Mas também na nossa Ponta Delgada, quase sempre esquecida pelos itinerários turísticos que insistiam em virar à esquerda em São Vicente, era usual tendas se instalarem, ora perto da piscina, da Igreja, ou mesmo no adro da capelinha, mesmo ao lado da minha casa. Tantas vezes, eu e os meus primos, íamos cantar, meter conversa, com aquelas pessoas que vinham de França, Alemanha ou até do Portugal Peninsular, equipados com tendas-casa, para desfrutar de uns dias na Ilha que nós chamávamos de "cantinho do céu". E assim designávamos, pois, a sua conotação com o "sossego" sugeria que a nossa Madeira era pouco conhecida, ainda que estivéssemos firmemente convencidos que todo o mundo ansiava por cá vir. Não era verdade.

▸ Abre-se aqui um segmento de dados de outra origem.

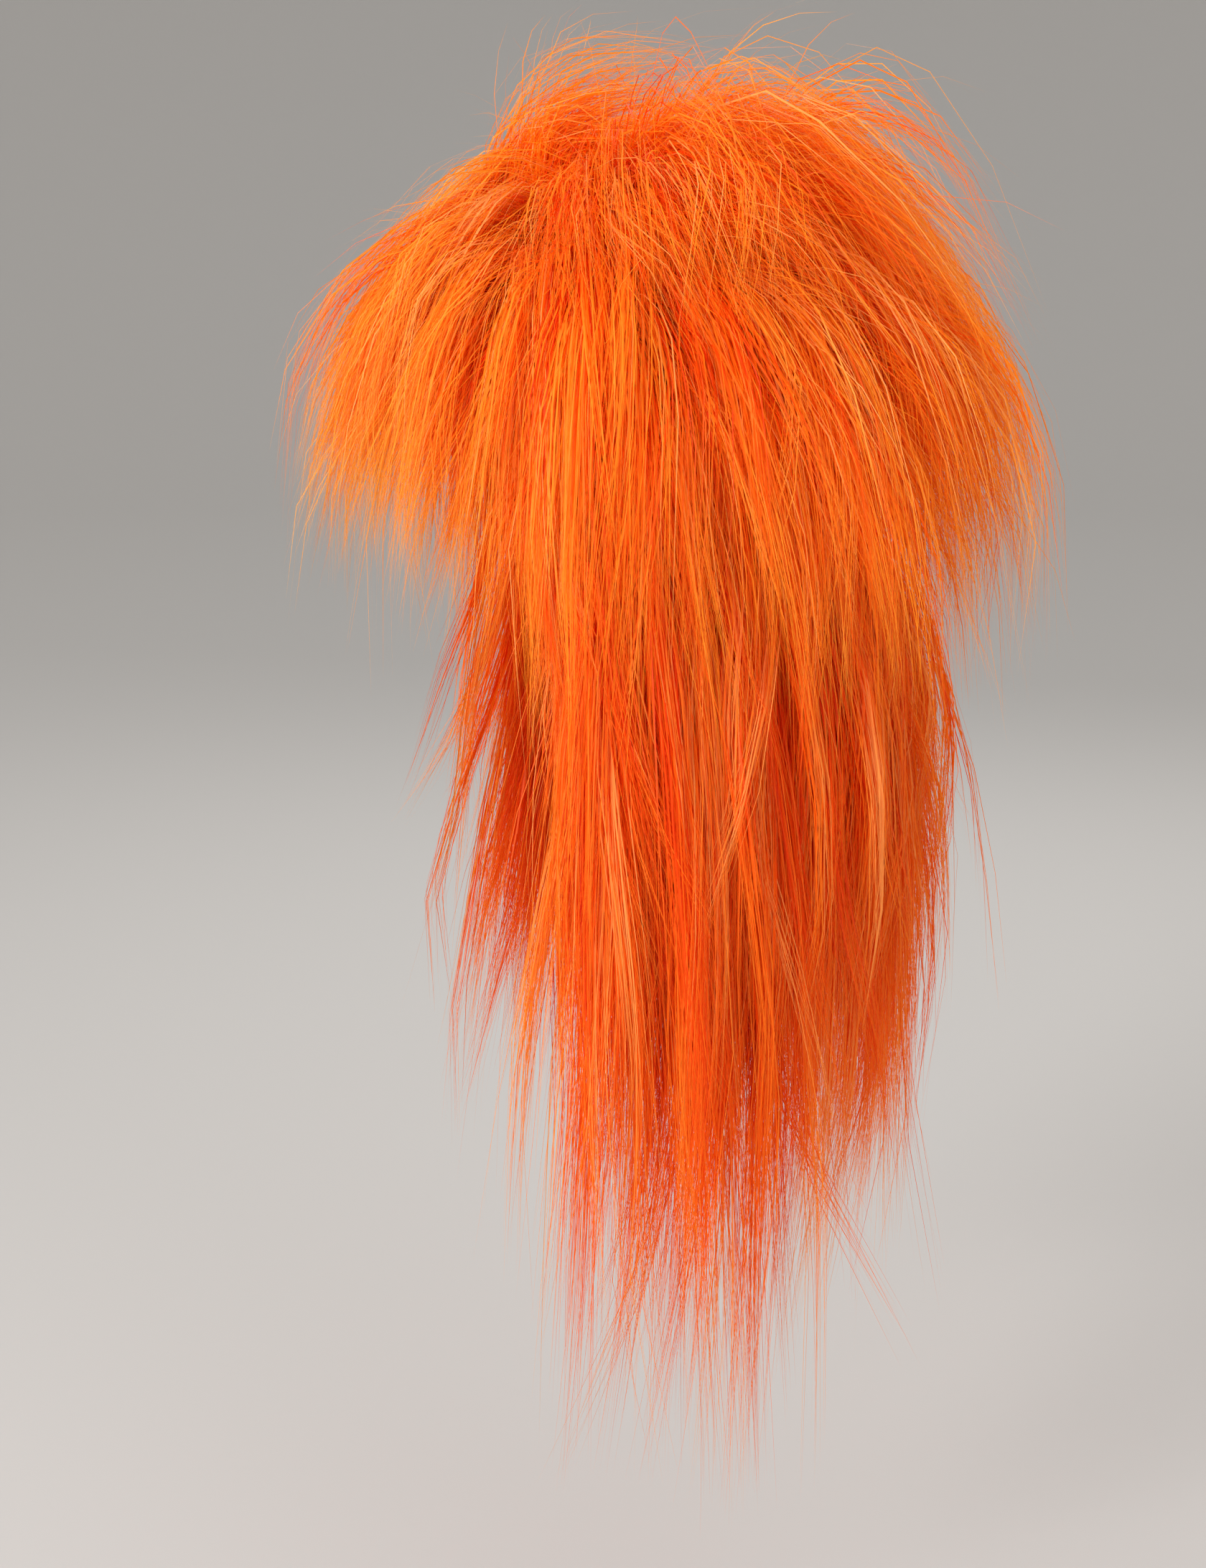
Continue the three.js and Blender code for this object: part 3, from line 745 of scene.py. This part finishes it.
def pileMaterial(dye):
    material, tree, output = newMaterial(dye["name"])
    place = addNode(tree, "UVMap", {"uv_map": "OFBake"})
    parts = addNode(tree, "SeparateXYZ", links={"Vector": place.outputs["UV"]})
    # the tint ramp: random dye tone, and at its deep end the painted shade of covered and inner hair
    tint = addNode(tree, "ValToRGB", links={"Fac": parts.outputs["X"]})
    setStops(tint, dye["tints"])
    # painted shade near the roots, fading out along the strand
    rootShadeShare = addNode(tree, "MapRange", {
        "From Min": strandMap["edge"], "From Max": dye["rootShadeUpTo"],
        "To Min": dye["rootShadeShare"], "To Max": 0.0},
        {"Value": parts.outputs["Y"]})
    rootShaded = addNode(tree, "Mix", {"data_type": "RGBA", 7: linearColour(dye["root"])}, {
        0: rootShadeShare.outputs["Result"], 6: tint.outputs["Color"]})
    tipShare = addNode(tree, "MapRange", {
        "From Min": fibreLook["tipFrom"], "From Max": 1.0,
        "To Min": 0.0, "To Max": fibreLook["tipShare"]},
        {"Value": parts.outputs["Y"]})
    tipped = addNode(tree, "Mix", {"data_type": "RGBA", 7: linearColour(dye["tip"])}, {
        0: tipShare.outputs["Result"], 6: rootShaded.outputs[2]})
    fibre = addNode(tree, "BsdfPrincipled", {
        "Roughness": dye["roughness"], "IOR": fibreLook["ior"], "Specular IOR Level": fibreLook["gloss"]},
        {"Base Color": tipped.outputs[2]})
    glow = addNode(tree, "BsdfTranslucent", links={"Color": tipped.outputs[2]})
    lit = addNode(tree, "MixShader", {0: dye["through"]}, {1: fibre.outputs["BSDF"], 2: glow.outputs["BSDF"]})
    tree.links.new(lit.outputs["Shader"], output.inputs["Surface"])
    return material


pileMaterials = {name: pileMaterial(dye) for name, dye in pileDyes.items()}
dyeOfKind = {"crown": "short", "fringe": "fringe", "side": "short", "back": "short", "tail": "tail"}

grown = []
for number, layer in enumerate(layers):
    rng = np.random.default_rng(pile["seed"] + number)
    grown.append((layer, rng, growStrands(layer, rng)))
print("strands combed:", sum(layer["strands"] for layer in layers))

triangles = 0
for (layer, rng, (points, along, tint, width)), cover in zip(grown, coverOver([g[2][0] for g in grown])):
    # painted shade: strands with more pile over them, outwards and upwards towards the lamps, take a deeper,
    # redder colour
    tints = np.clip(tint[:, None] - shading["paintedShade"] * cover, 0, 1)
    piece = ribbonMesh(layer["node"] + "_pile", points, along, tints, width, rng)
    piece.data.materials.append(pileMaterials[dyeOfKind[layer["kind"]]])
    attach(piece, "root")
    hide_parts(layer["node"])
    made = layer["strands"] * (2 * kinds[layer["kind"]]["segments"] - 1)
    triangles += made
    print("grown", piece.name, made, "triangles, mean cover", round(float(cover.mean()), 2))
print("pile grown:", triangles, "triangles")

Um estudo de há 20 anos indicava que apenas 10% dos espanhóis sabiam da existência da nossa pérola. E se era assim aqui ao lado, imagine-se mais longe! A Madeira sempre teve os seus próprios circuitos, os seus mercados. As suas fidelizações. Mas, sejamos francos: apesar da nossa centenária tradição turística, da arte de "bem receber", e do impacto no mercado de trabalho, não tínhamos o turismo que pensávamos. Havia pouca oferta de camas, daí que transbordassem turistas mais afoitos para o campismo selvagem. Sempre me questionei o que motivava uma família meter-se num avião, de tenda, para dormir quase ao relento numa terra distante, num tempo sem telemóveis para dar outra segurança. O fenómeno não é novo. É de sempre.
Os eventos anuais, no formato de "paradas", como a Festa da Flor e o Carnaval, foram apostas ganhas, deram "mais Madeira" a quem buscava um pretexto para nos visitar. Ainda assim, mesmo com o aumento do parque hoteleiro, não podíamos comparar a afluência à Região com a de destinos concorrentes. Não fazendo a apologia do turismo de massas. Absolutamente! Sempre nos distinguimos pela diferença e essa é uma marca que nunca perderemos. Mas, sejamos realistas, um destino de "não massas", não podia ter o RevPAR baixíssimo de há 10/15 anos.
A problemática de ter mais turistas, sem perder a qualidade, remonta há muitas décadas. Sempre contou o meu pai que, nas décadas de 40 e 50, não se construía Aeroporto na Madeira porque não havia mais turismo, e não havia mais turismo porque não havia aeroporto. Uma pescadinha de rabo na boca, e suas sucessoras, que acompanharam-nos durante anos. Sempre cheia de especialistas em turismo de trazer por casa (eu, pecador, me confesso) havia na nossa ilha a teoria, que resiste, que as Low Cost trazem o turista "pé descalço", ainda que raramente me tenha cruzado com quem não trouxesse a obrigatória sandália com meia branca! Teoria dos mesmos que desembolsam o menos possível na viagem, para gastar as pataquinhas durante a estadia.
Por isso, meus amigos, e passado o interregno do covid, estamos agora, sim(!) a viver a nossa época áurea do Turismo. Não vos cansando com números, todos concordamos que nunca se viu tanta afluência à nossa Ilha. As Low Cost, as redes sociais que, com a identificação geográfica levam gratuitamente as nossas paisagens, naturais e humanas, por esse "Instagramundi" a fora, bem como a nova Marca Madeira, (sim, aquela que motivou um rasgar de vestes há dois anos) são os principais responsáveis por tanto sucesso. Além do nosso Ronaldo, que ensinou aos restantes 90% de espanhóis que existia um arquipélago acima das Canárias. Como é evidente, nem todos os equipamentos estavam preparados para esta nova, e frutuosa realidade. Daí que existam algumas enchentes, trânsito, problemas de estacionamento. Mas, ninguém duvide, esse é o melhor dos nossos problemas. Tudo, com tempo, se resolverá. Pior era quando ninguém conhecia o cantinho do céu.